In this study, the researchers used suction electrodes to examine the FG CPG as an unexplored target for ecdysis peptides. They also examined the density of CCAP using immunoblotting, and the location of CCAP and cGMP through immunohistochemistry. In their study, they identified ETH, and PETH as FG bursting frequency promoters, while EH as a FG bursting frequency inhibitor.

Figure A illustrated that ETH significantly increased the burst frequency in locusts in CPG. Figure B illustrated both ETH and PETH can increase locusts' burst frequencies, however, ETH was a significantly potent burst frequency promotor than PETH. Figure C illustrated that after the application of EH, locusts' burst frequency stops, but the inhibition is not permanent.

In addition, the researchers also identified CCAP as a potent modulator of the locust FG motor patterns. With applications of CCAP, frontal connectives (FC) and medial pharyngeal nerve (MPN) showed a significant increase in bursting frequency. The increased bursting frequency diminishes when CCAP is washed away with saline. In semi-intact preparations, CCAP also resulted in air bubbles in the crop, which is presumably the effect of air swallowing. Their results imply a novel role for this peptide in generating air swallowing behaviour during the early stages of ecdysis.

Figure A demonstrated that after CCAP application, there is a significant increase in burst frequency within the FC and MPN. However, the effects of CCAP can be diminished after washing the tissue. Figure B illustrated the air bubbles formed on top of the tissue after CCAP application as the result of air swallowing.

Last but not the less, from immunostaining researchers found that one to three CCAP-immunoreactive neurones in the tritocerebrum that extended through the FC nerve and gave rise to extensive arborization within the neuropil of the FG. Their immunostaning examined the variation in the number of CCAP immunoreactive axons in the FG neuropil at the different stages. In mid-larvae only one to two (mostly one) fibres were stained, whereas at the air-swallowing stage at least three afferent fibres were visible. As ecdysis progressed the number of stained axons then declined. A quantitative analysis concluded that the area of CCAP-immunoreactive neuropil increased during airswallowing and decreased at late ecdysis.

These series of immunostaining illustrates the number of CCAP-immunostaining reactive axons and the size of CCAP-immunostaining reactive neuropil in the the FG. These images demonstrated that the number of CCAP related axons increases in size as moulting occurs, but drops at late ecdysis, same logic applies to the size of CCAP related neuropil.

After all findings on regulators on locusts moulting, the part of this paper that might really help me in my project is found in their immunostaining section, when they stated '... (the tissues) were incubated in 0.5 – 1.0 mg/ml collagenase in PBSTX for 30 – 60 min at room temperature to aid in antibody penetration.' This is exactly what I wanted to read! Since my problem was that my antibodies wasn't entering the cells.
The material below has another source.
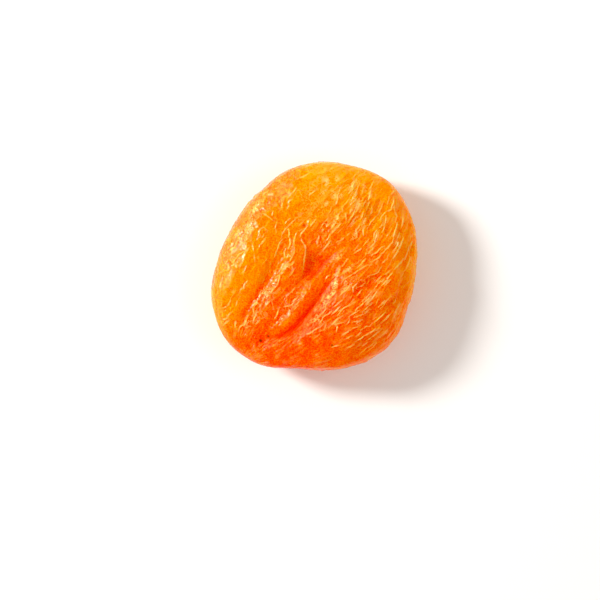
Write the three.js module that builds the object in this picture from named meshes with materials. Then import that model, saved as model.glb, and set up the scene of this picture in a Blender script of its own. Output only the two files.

This definitely gave me new energy on returning to my experiments again.


However, the part I didn't like in this paper was that many of the factors in the immunostaining had a relative large uncertainty in their incubation time. For example, as mention earlier, the tissues were incubated between 30 to 60 mins in collagenase, which might caused a difference by itself in staining results. Furthermore, this would mean I had to try the difference time frames during different incubation processes too to find an optimal time myself.

Ref:
Zilberstein, Y., Ewer, J., Ayali, A., 2006. Neuromodulation of the locust frontal ganglion during the moult: a novel role for insect ecdysis peptides. The Journal of Experimental Biology. 209:2911-2919.